Pasukan kaum muslim sudah memasuki daerah Marr al-Zahran-terletak antara Makkah dan Madinah. Pihak Quraisy merasakan ada bahaya besar yang mendekat. Mereka mengirim Abu Sufyan sebagai juru runding. Ia melakukan mediasi dengan bantuan Abbas sebagai mediator. Dalam mediasi tersebut, Nabi menyampaikan tiga pesan damai agar disampaikan kepada seluruh penduduk Makkah sebelum kedatangannya ke Makkah. Pesan damai tersebut berisi jaminan keamanan dan keselamatan bagi mereka yang: (1) memasuki rumah Abu Sufyan; (2) menutup pintu rumahnya; (3) dan masuk masjid.    
            Nabi menegaskan, misinya adalah anti kekerasan. Nabi memerintahkan kepada semua pasukannya supaya jangan melakukan pertempuran, jangan meneteskan darah, kecuali jika ada perlawanan. Sesampai di Makkah, Nabi Muhammad saw bertanya kepada kaum Qurays, "Menurutmu, apa yang akan kuperbuat terhadapmu sekarang?". Mereka menjawab, "yang baik-baik. Engkau adalah saudara yang pemurah". Nabi mengampuni dan membebaskan mereka.
            Peluang kekerasan dalam fath al-Makkah sangat besar. Kaum Quraisy tak berkutik dengan kepungan tentara kaum Muslim. Nyawa mereka menunggu instruksi Nabi. Meski demikian, Nabi Muhammad memilih memberi maaf. Padahal diantara mereka, Nabi mengenal orang-orang yang pernah berkomplot untuk membunuhnya, yang  pernah menganiayanya dan para sahabatnya, yang memeranginya sewaktu perang Badar dan Uhud, yang mengepungnya dalam perang Khandaq, dan yang menghasut orang Arab untuk melawan Nabi.     
            Nabi Muhammad juga memberi amnesti kepada mereka yang dijatuhi hukuman mati. Diantaranya, Hindun, istri Abu Sufyan, yang telah mengunyah jantung Hamzah ra. pada waktu perang Uhud.

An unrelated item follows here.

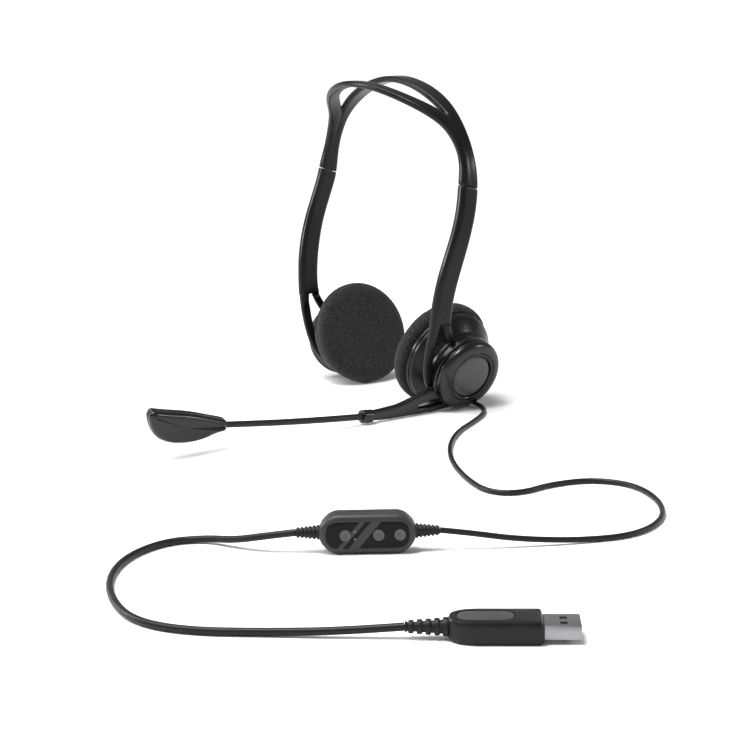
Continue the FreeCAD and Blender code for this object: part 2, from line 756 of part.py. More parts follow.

            Nabi Muhammad mengajarkan beberapa hal penting dalam misi perdamaian fath al-Makkah di bulan Ramadhan. Pertama, Ramadhan adalah momentum untuk memuasakan dorongan jahat. Dalam fath al-Makkah, kesempatan untuk melakukan kekerasan terhadap yang lain ada, namun Nabi memuasakan dorongan tersebut dan memilih memaafkan mereka. Kedamaian Ramadhan dan tanah haram lebih penting daripada menuruti nafsu. Kedua, dendam harus dibalas dengan kebaikan. Kekerasan akan melahirkan permusuhan. Sementara kebaikan akan membangun tatanan masyarakat madani. Salah satu dampak positif dari strategi damai Nabi adalah banyak kaum Quraisy yang berbondong-bondong masuk Islam. Ketiga, kemenangan sejati harus mampu memberi kemenangan orang lain untuk memperbaiki diri. Kemenangan harus dibangun atas dasar merahmati yang lain. Kemenangan yang menjamin  kedamaian tanpa kekerasan.